Task details :: Find the word "follow" in the material below and gather every line that contains it.

==============================

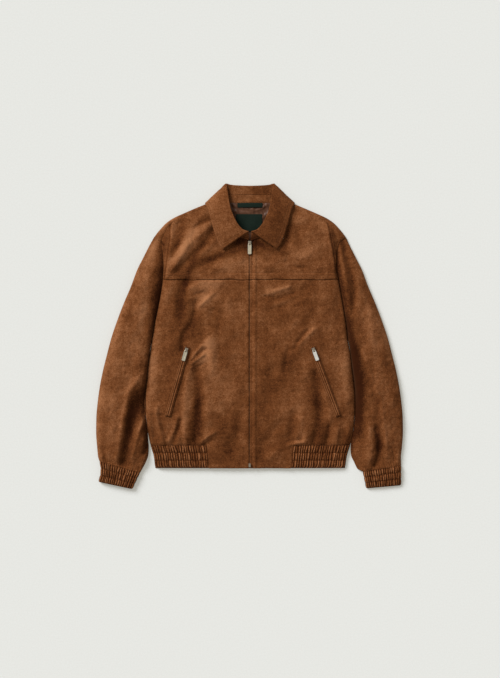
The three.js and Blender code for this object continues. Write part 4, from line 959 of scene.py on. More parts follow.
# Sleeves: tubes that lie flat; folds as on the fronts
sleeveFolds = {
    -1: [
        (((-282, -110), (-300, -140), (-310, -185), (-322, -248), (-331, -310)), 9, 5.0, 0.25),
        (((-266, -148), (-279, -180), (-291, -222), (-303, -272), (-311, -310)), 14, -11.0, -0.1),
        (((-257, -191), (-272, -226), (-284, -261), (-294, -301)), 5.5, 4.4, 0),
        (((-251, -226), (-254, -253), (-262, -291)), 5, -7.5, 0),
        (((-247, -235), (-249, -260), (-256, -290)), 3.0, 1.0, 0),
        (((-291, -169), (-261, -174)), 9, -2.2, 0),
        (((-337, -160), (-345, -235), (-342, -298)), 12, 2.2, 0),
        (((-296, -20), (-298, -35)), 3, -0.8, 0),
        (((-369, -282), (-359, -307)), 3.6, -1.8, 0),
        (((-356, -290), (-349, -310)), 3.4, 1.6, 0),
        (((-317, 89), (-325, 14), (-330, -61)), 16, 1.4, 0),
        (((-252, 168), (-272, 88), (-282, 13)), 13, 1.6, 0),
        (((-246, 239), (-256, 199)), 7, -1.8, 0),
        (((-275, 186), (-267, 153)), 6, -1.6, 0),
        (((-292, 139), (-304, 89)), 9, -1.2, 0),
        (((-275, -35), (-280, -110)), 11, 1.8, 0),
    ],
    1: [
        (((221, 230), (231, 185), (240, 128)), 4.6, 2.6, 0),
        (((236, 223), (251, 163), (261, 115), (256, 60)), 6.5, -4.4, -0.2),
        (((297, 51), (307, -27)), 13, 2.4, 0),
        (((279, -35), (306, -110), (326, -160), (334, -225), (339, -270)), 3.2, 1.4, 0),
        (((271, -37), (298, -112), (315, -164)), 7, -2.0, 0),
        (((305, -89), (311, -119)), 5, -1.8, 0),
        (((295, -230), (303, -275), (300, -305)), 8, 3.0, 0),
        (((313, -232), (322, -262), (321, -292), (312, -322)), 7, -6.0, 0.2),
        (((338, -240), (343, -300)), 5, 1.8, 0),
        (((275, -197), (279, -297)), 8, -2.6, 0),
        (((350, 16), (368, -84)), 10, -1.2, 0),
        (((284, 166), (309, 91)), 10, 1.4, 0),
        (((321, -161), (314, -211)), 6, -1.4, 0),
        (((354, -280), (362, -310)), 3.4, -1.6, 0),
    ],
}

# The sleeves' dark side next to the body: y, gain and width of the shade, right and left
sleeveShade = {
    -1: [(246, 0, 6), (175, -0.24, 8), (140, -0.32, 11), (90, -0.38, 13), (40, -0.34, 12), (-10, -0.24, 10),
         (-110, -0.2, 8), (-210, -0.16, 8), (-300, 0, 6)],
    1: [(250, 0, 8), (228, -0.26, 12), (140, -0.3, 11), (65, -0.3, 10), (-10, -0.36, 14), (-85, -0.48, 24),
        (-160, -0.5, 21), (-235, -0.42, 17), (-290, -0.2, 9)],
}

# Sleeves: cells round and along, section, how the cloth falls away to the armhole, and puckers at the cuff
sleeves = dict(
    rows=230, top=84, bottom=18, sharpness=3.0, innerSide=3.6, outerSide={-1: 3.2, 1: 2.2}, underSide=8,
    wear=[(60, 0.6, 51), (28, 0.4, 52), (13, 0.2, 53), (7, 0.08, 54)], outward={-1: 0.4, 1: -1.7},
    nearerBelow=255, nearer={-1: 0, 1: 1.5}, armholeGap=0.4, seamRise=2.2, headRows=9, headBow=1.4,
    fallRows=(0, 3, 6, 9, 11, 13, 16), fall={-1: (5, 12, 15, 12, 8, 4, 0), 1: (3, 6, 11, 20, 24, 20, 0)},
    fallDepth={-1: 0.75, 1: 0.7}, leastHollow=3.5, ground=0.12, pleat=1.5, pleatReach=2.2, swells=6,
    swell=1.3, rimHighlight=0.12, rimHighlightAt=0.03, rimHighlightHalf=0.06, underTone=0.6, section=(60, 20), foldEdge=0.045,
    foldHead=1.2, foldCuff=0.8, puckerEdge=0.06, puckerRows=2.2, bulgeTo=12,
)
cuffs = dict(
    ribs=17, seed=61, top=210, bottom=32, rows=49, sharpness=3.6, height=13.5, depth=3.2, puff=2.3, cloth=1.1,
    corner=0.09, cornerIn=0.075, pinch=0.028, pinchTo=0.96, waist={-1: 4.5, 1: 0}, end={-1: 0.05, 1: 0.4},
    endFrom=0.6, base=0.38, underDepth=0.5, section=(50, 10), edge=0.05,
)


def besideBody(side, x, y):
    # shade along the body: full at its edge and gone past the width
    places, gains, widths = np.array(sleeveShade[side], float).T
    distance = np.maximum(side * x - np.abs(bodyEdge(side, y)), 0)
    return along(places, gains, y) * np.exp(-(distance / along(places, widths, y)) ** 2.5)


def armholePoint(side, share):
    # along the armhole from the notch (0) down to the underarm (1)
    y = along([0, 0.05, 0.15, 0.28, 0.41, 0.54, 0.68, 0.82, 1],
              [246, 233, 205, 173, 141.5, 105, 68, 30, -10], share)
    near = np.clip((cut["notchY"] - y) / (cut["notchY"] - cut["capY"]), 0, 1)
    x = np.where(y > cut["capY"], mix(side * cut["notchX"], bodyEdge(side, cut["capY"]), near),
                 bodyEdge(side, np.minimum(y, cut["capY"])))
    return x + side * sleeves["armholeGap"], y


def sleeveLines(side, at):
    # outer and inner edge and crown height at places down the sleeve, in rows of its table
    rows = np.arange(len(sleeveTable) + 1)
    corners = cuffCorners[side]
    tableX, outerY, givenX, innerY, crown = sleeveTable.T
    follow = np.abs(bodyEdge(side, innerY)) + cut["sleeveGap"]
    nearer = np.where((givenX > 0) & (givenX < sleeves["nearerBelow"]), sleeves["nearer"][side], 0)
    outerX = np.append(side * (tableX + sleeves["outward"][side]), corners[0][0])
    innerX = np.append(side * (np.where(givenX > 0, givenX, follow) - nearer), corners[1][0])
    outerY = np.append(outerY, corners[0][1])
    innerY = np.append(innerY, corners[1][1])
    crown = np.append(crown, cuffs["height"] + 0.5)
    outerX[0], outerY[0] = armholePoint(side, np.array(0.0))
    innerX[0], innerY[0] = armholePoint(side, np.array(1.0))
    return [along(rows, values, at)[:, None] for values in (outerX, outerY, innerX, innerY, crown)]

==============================

Task result ::
The three.js and Blender code for this object continues. Write part 4, from line 959 of scene.py on. More parts follow.
    follow = np.abs(bodyEdge(side, innerY)) + cut["sleeveGap"]
    innerX = np.append(side * (np.where(givenX > 0, givenX, follow) - nearer), corners[1][0])